Start of Provided records

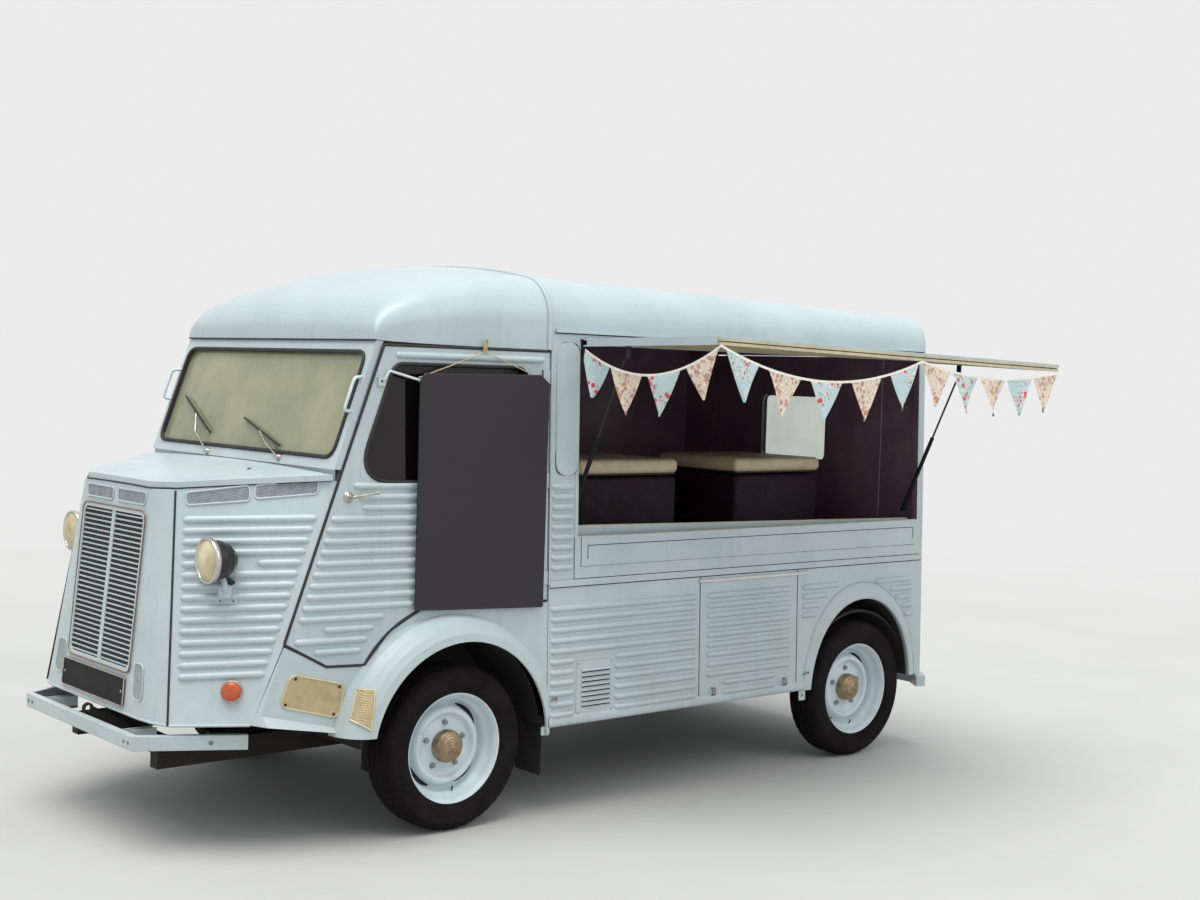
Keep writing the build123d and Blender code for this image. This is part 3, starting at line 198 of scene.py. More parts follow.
class Nodes:
    """The node tree of a material or a world."""

    def __init__(self, owner):
        owner.use_nodes = True
        self.owner, self.tree = owner, owner.node_tree
        self.shader = self.tree.nodes.get("Principled BSDF")
        if self.shader:
            self.coordinates = self.add("ShaderNodeTexCoord").outputs
            self.place = self.coordinates["Object"]

    def add(self, kind, **sockets):
        node = self.tree.nodes.new(kind)
        for key, value in sockets.items():
            node.inputs[key.replace("_", " ")].default_value = value
        return node

    def put(self, value, socket):
        """Links an output to a socket, or sets a plain value on it."""
        if isinstance(value, bpy.types.NodeSocket):
            self.tree.links.new(value, socket)
        else:
            socket.default_value = value

    def noise(self, scale, detail=4.0, rough=0.5, place=None):
        node = self.add("ShaderNodeTexNoise", Scale=scale, Detail=detail, Roughness=rough)
        self.put(place or self.place, node.inputs["Vector"])
        return node.outputs["Fac"]

    def stretched(self, scale, rotation=(0.0, 0.0, 0.0)):
        """The object's coordinates, scaled and turned."""
        node = self.add("ShaderNodeMapping", Scale=scale, Rotation=rotation)
        self.put(self.place, node.inputs[0])
        return node.outputs[0]

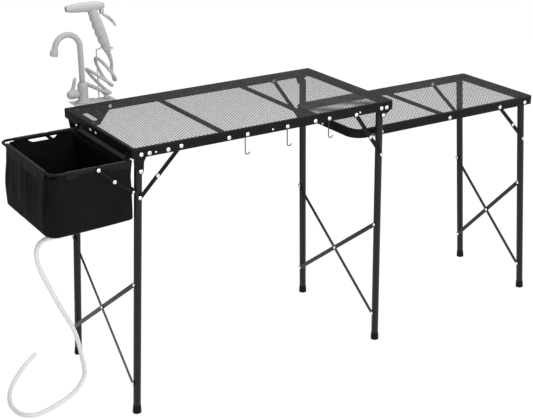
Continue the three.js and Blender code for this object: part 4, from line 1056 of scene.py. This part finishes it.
def sinkRim():
    z, rod, hinge = sink["z"], sink["rod"], sink["right"]
    x0, y0, y1 = sink["left"] + rod, sink["front"] + rod, sink["back"] - rod
    outX, outY = rimLook["backOut"]
    bm = bmesh.new()
    turns = ((rimLook["frontEnd"], y0), (x0, y0), (x0 - outX, y1 + outY), (hinge, y1))
    a, b, c, d = (Vector((x, y, z)) for x, y in turns)
    path = [a] + bentCorner(a, b, c, rimLook["frontBend"]) + bentCorner(b, c, d, rimLook["backBend"]) + [d]
    addTube(bm, [at(*p) for p in path], rod, 16)
    shaft = sink["back"] - sink["front"]
    addTurned(
        bm, [(0, 0), (3.6, 0), (rod, 0.4), (rod, shaft - 0.4), (3.6, shaft), (0, shaft)],
        at(hinge, sink["front"], z), toBack, 20,
    )
    # an ear on each side carries the upper strut
    x, low = sinkStrut["rim"]
    for out, y in sinkSides:
        near, far = sorted((y - out * 0.6, y + out * 2.6))
        addBlock(bm, (x - 5, near, z - 1), (x + 5, far, z + 2))
        near, far = sorted((y + out * 0.3, y + out * 2.6))
        addEar(bm, x, 5, z + 2, low, near, far, rimLook["earEdge"])
    newPiece(bm, "sink_rim_rod", "powderCoatedSteel", "basin", ["basin_rim"])
    shiny = bmesh.new()
    for out, y in sinkSides:
        head = at(x, y + out * sinkStrut["head"], low)
        addDome(shiny, head, toBack * out, "sinkRim")
        addPin(shiny, head, toBack * -out, sinkStrut["pin"], 2.4, 12)
    newPiece(shiny, "sink_rim_rivets", "nickelPlatedSteel", "basin")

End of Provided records

## Exercise directions
Please give back only the lines between the first line of the entries and the line with "node tree of", both ends included, word for word.

## Response to this exercise
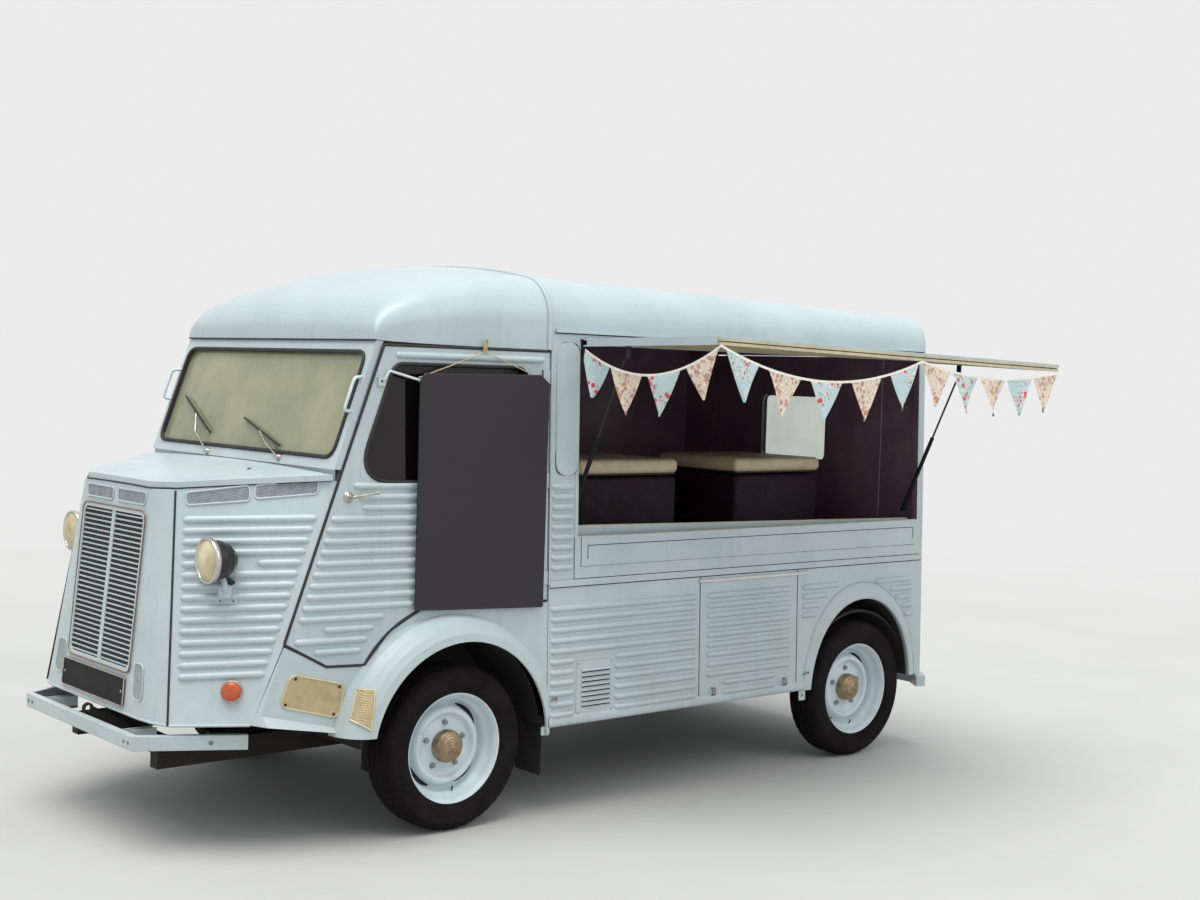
Keep writing the build123d and Blender code for this image. This is part 3, starting at line 198 of scene.py. More parts follow.
class Nodes:
    """The node tree of a material or a world."""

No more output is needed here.